The Navy was not able to provide the cost of the contracts late last week, but officials said the multiple flights made daily by the civilian aircraft flying out of the Marine Corps base at Kaneohe Bay come cheaper than using state-of-the-art fighters such as the F-18 Hornets that are on the aircraft carrier USS Ronald Reagan, which is participating in RIMPAC.
The civilian aircraft provide the "red" forces, while the U.S. is the "blue" force.
"If we can contract commercial air services out there to do that, it frees up the squadrons to perform their blue air (training) – which is what we really want them to do," said Navy Cmdr. Michael
Garvey, the Opposing Force air lead for RIMPAC.
The two Czech-built Aero Vodochody L-29 airplanes, one black and yellow and the other blue, white and gray, have top speeds of about 500 mph.

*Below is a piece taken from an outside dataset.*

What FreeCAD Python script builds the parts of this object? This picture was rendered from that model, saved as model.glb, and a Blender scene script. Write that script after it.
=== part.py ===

U.S. Tomahawk cruise missiles fly at about 550 mph, the Navy said.
Flight International’s Learjets fly up to several times a day out of Kaneohe Bay on a mix of "profiles" either as an attacking bomber, an incoming cruise missile or a combination of the two.

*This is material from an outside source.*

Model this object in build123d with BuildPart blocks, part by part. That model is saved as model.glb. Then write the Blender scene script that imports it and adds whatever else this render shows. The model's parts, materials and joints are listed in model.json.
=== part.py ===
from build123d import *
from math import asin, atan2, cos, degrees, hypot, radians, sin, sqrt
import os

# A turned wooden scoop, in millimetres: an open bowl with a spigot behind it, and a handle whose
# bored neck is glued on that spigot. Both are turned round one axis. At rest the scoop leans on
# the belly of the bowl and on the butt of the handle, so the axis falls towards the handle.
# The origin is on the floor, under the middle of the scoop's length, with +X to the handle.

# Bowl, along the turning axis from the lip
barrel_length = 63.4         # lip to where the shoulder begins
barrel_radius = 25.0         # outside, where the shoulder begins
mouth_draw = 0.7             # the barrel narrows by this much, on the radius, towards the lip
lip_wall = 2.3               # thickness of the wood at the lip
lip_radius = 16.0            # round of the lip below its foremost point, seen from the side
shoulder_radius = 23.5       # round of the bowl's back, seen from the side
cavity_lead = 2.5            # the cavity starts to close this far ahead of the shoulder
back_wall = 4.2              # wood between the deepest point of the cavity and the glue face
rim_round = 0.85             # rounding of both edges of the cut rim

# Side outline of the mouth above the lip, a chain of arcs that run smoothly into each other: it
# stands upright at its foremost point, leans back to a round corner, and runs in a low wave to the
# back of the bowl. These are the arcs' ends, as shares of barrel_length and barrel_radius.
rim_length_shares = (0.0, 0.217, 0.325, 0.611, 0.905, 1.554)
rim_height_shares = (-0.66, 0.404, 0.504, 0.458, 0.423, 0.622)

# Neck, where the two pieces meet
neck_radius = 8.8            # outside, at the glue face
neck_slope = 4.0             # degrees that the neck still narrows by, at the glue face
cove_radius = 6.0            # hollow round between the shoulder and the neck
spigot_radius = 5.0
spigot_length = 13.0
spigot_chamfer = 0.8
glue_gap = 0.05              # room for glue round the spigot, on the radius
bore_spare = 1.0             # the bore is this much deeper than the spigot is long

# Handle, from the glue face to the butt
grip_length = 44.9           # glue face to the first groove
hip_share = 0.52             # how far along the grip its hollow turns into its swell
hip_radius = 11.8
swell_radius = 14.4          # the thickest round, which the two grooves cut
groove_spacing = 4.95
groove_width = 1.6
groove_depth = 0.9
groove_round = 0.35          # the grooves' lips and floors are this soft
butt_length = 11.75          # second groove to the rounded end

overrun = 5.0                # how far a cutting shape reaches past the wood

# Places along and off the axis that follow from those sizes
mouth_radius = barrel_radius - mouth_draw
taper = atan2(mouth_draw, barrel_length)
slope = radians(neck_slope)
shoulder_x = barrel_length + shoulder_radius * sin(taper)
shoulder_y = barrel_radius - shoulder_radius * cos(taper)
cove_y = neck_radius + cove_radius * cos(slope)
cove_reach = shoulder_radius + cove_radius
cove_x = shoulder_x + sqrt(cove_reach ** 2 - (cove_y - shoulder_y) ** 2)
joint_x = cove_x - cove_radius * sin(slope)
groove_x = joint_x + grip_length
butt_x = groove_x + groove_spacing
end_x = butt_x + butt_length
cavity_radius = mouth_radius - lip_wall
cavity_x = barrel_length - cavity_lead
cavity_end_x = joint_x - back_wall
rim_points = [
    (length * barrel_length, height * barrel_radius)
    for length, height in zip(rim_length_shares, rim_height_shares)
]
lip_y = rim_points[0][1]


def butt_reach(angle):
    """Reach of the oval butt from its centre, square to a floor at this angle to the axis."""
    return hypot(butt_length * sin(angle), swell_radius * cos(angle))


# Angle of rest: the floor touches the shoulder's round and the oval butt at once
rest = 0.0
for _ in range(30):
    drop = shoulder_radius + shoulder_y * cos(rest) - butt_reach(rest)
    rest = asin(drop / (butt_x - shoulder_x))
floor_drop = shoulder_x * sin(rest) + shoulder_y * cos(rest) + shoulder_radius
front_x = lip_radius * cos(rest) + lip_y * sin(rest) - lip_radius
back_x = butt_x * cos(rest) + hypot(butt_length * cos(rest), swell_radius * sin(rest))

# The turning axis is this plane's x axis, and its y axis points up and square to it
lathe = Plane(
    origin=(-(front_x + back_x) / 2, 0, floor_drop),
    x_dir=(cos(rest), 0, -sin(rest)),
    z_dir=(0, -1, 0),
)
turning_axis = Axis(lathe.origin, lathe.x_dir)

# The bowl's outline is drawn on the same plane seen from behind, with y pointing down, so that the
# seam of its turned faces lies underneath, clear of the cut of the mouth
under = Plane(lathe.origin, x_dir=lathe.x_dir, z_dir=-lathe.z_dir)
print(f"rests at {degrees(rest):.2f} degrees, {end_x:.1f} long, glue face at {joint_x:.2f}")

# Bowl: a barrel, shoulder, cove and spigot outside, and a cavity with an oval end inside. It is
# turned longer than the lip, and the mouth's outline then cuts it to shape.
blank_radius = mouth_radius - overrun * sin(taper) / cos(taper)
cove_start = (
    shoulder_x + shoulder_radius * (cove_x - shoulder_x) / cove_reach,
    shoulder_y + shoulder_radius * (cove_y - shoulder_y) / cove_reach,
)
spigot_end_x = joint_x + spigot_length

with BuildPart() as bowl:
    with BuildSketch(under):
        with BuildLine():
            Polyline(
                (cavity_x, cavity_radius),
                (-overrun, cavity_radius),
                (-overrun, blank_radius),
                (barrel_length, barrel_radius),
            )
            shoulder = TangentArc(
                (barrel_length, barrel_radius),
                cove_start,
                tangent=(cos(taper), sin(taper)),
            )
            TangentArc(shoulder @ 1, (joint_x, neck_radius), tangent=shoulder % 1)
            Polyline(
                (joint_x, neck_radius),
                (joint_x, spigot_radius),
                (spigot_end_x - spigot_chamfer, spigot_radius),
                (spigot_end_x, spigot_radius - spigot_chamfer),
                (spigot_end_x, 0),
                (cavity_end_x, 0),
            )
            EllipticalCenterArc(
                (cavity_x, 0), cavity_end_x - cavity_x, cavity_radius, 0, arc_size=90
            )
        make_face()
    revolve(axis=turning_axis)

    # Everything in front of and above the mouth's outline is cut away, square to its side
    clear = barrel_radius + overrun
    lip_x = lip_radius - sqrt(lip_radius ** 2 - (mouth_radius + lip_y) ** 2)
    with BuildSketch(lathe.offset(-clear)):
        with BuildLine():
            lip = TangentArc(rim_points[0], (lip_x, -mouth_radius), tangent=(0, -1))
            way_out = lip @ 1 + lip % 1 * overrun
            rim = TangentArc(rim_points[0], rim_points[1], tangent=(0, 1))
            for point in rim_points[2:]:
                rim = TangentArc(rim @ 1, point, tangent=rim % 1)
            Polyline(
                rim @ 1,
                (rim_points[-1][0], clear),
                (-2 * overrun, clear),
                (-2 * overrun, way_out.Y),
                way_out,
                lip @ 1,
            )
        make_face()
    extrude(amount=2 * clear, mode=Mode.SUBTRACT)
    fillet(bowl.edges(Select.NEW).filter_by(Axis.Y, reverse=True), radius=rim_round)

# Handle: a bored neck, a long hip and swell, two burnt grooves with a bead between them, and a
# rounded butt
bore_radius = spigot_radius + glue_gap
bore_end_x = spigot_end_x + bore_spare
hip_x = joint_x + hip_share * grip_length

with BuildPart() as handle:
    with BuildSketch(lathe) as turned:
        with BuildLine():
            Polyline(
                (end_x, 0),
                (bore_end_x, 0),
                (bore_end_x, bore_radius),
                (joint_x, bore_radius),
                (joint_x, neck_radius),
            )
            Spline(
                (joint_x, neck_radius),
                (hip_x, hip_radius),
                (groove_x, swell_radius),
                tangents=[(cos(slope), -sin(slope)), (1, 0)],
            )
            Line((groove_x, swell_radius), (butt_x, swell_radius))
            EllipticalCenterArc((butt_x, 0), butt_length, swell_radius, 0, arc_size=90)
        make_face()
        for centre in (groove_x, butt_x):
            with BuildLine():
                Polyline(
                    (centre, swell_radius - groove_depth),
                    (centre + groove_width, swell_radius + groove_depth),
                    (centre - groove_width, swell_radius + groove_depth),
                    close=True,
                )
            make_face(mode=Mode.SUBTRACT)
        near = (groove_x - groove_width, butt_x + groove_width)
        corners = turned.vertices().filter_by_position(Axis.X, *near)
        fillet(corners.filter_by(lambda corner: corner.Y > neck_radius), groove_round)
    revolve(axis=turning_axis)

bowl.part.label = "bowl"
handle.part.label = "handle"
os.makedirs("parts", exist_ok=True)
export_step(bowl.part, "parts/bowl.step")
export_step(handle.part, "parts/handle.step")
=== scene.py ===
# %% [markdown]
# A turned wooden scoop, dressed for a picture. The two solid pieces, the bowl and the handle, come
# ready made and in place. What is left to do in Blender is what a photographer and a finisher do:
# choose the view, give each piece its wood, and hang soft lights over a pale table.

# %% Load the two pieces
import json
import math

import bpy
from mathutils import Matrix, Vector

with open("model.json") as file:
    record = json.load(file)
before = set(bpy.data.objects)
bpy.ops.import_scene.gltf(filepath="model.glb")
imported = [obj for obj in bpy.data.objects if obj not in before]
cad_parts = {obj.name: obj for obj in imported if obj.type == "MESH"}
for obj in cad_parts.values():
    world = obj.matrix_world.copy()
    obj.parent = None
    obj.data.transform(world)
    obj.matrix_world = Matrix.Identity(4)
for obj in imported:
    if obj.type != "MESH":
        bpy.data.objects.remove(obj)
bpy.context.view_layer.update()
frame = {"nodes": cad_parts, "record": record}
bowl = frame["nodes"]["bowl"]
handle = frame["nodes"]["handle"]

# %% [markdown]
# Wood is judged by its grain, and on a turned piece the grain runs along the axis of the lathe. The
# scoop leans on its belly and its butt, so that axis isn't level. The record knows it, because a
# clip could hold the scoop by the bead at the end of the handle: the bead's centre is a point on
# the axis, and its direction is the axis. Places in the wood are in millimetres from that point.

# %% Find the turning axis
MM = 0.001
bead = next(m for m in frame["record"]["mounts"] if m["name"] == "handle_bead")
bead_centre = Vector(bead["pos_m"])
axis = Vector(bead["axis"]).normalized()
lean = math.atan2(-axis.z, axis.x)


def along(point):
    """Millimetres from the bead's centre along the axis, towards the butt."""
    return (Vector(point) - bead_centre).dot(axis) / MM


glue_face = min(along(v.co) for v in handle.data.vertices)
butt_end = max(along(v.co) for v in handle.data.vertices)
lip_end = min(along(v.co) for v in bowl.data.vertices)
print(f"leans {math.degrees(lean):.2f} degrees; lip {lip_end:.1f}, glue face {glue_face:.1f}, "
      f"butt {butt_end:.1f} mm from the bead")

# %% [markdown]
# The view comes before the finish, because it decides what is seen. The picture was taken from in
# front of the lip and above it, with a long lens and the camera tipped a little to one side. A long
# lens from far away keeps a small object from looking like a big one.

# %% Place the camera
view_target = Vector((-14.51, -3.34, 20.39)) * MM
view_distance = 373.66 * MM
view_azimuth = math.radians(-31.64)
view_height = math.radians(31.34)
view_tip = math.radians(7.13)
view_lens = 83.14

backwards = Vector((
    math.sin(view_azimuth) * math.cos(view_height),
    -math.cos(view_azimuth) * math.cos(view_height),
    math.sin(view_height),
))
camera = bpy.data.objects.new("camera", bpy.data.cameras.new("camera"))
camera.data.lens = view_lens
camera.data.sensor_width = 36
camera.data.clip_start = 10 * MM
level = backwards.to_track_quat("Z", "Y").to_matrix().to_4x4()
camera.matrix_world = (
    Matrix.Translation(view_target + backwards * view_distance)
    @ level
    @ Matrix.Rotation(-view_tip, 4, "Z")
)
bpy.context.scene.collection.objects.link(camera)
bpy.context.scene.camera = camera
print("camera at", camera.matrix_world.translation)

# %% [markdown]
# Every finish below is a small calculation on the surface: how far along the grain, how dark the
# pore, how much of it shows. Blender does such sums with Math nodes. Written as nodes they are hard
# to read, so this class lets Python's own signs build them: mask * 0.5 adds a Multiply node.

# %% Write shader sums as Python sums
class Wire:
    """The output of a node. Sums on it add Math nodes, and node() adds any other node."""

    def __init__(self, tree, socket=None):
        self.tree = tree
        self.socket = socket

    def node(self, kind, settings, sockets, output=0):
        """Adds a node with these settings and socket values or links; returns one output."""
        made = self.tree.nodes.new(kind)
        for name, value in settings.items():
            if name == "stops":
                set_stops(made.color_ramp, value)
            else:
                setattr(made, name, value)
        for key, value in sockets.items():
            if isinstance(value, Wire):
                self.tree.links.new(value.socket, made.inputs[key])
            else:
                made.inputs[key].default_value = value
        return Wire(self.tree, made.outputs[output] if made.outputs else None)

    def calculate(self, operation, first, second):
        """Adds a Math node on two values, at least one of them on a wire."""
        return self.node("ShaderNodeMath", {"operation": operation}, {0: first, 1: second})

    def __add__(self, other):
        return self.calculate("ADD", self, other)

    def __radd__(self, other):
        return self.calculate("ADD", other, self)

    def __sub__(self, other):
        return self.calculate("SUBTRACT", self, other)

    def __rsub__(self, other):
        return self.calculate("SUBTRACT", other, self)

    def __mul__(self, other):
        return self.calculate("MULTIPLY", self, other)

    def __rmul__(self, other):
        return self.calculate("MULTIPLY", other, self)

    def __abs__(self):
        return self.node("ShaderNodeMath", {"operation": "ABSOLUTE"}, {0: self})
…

"These airplanes are like old reliable trucks," Butler said of the Lears.
On Thursday’s "raidex," or raid exercise, Kauphusman was in the left seat of a 1983 Learjet 36 XR, which has big fuel "tip tanks" on the wingtips, and Butler was in the right seat.
The jet took off at about 10:15 a.m. accompanied by another Lear from Phoenix Air, looped around and then headed south over Oahu, and linked up with a light and dark gray striped Hawker Hunter about an hour later.
Kauphusman and Butler’s Lear was "Vader 1" (as in Darth Vader), the second Lear was "Vader 2" and the third aircraft was "Hunter One One."
The second Learjet carried a missilelike pod that sends out signals mimicking a missile or the radar of a specific aircraft – signatures that the ships below search for.
From an altitude of about 5,000 feet and
160 miles or more south of Waikiki, the Hunter dropped to low level and raced at the cruiser Chosin, which was about
30 miles away.
The British-made Hunter jet simulated a fast-running cruise missile as the two Lears came in from 10 miles behind. All three aircraft acted as a combination of incoming enemy aircraft and, at low altitude, inbound missiles.
At 200 feet and under an overcast sky, the Lear bounced along as ocean swells raced by.
The small white jet overflew the Chosin and then banked up to gain altitude for another pass on the cruiser’s "surface action group," which included about a half-dozen destroyers and cruisers from the U.S., Japan, Australia and other nations. Each ship was separated from others by several miles.
Butler and Kauphusman, the two pilots, repeatedly ascended and descended to buzz the ships. At the same time, they continuously coordinated their position and next plan with controllers.
As the Learjet swooped by at 345 mph, no one was visible on the ships, but there was plenty of activity.
Butler retired from the Navy in 2004 after flying F-18 Hornet and F-14 Tomcat fighters, and he said the realistic training provided in the simulated missile and bomber attacks is critical.
"They have a lot of simulations you can do," Butler said, "but you have to get out there and have your radar actually working and have everyone go through the process to the point of where you are simulating shooting a missile."